In his resignation letter, Morell noted Manning, who was first arrested in 2010, was “found guilty of 17 serious crimes, including six counts of espionage.”

Morell was a fellow at Harvard’s Belfer Center, while Manning is set to become a visiting fellow at Harvard Kennedy School's Institute of Politics. Morell did acknowledge this, saying, "Please know that I am fully aware that Belfer and the IOP are separate institutions within the Kennedy School and that, most likely, Belfer had nothing to do with the invitation of Ms. Manning to be a fellow at IOP.”

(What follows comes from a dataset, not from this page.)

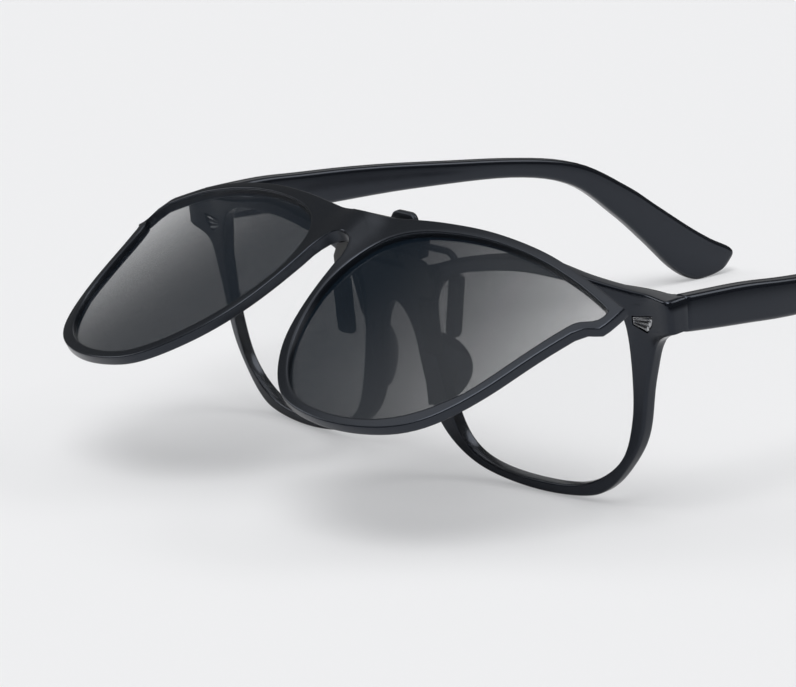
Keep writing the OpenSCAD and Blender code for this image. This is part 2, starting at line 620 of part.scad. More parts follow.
// Two turns round the claw pin, with one leg on the block and one on the lever
module claw_spring() color(steel) set_on() leaned() {
    coil_r = claw_pin_r + 0.42;
    turns = 2;
    steps = 30;
    x0 = ear_w / 2 + 0.3;
    pitch = (coil_w - 0.5) / steps;
    coil = [for (i = [0 : steps])
        let (a = 180 - 360 * turns * i / steps)
        [x0 + pitch * i, claw_y + coil_r * cos(a), claw_z + coil_r * sin(a)]];
    tube(concat([[x0, block_back + 0.3, claw_z - 2.6], [x0, block_back + 0.3, claw_z - 1.4]], coil,
                [[x0 + pitch * steps, claw_y - 1.2, claw_z + 1.4],
                 [x0 + pitch * steps, claw_y - 1.2, claw_z + 2.8]]), 0.16);
}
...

Manning will be joined as a visiting fellow by former White House Press Secretary Sean Spicer, and is the first transgender individual to be named a Harvard fellow.

In his resignation, Morell wrote, “It is important to note that I fully support Ms. Manning's rights as a transgender American, including the right to serve our country in the U.S. military." He also said he believes Manning has the right “to publicly discuss the circumstances that surrounded her crimes as well as the IOP's right to invite whomever they believe will further the education of Harvard's student body.”

Morell said his resignation would be effective immediately. "I do so with sadness because I have enjoyed immensely my time at Belfer," he wrote. "Interacting with the future leaders of our country — and helping to inform their worldviews in even a small way — has been a meaningful part of my post-government life."

After news of Morell's resignation broke, Manning tweeted “good” alongside a copy of Morell's resignation letter. She also tweeted, "No more secrecy, surveillance, torture, murder, and genocide" and "abolish the @cia."

Since being released from prison, Manning has become a vocal advocate for transgender rights, writing columns for The New York Times and being active on social media.

In concluding the letter, Morell said, “It is my right, indeed my duty, to argue that the School's decision is wholly inappropriate and to protest it by resigning from the Kennedy School — in order to make the fundamental point that leaking classified information is disgraceful and damaging to our nation.”

Manning's lawyer, Nancy Hollander, also responded to Morell's resignation, telling NBC that Manning's appointment to the Harvard fellowship is “terrific for Chelsea and for Harvard and for the students,” adding, “Of course she's not posing harm to anybody anywhere. She did a public service.”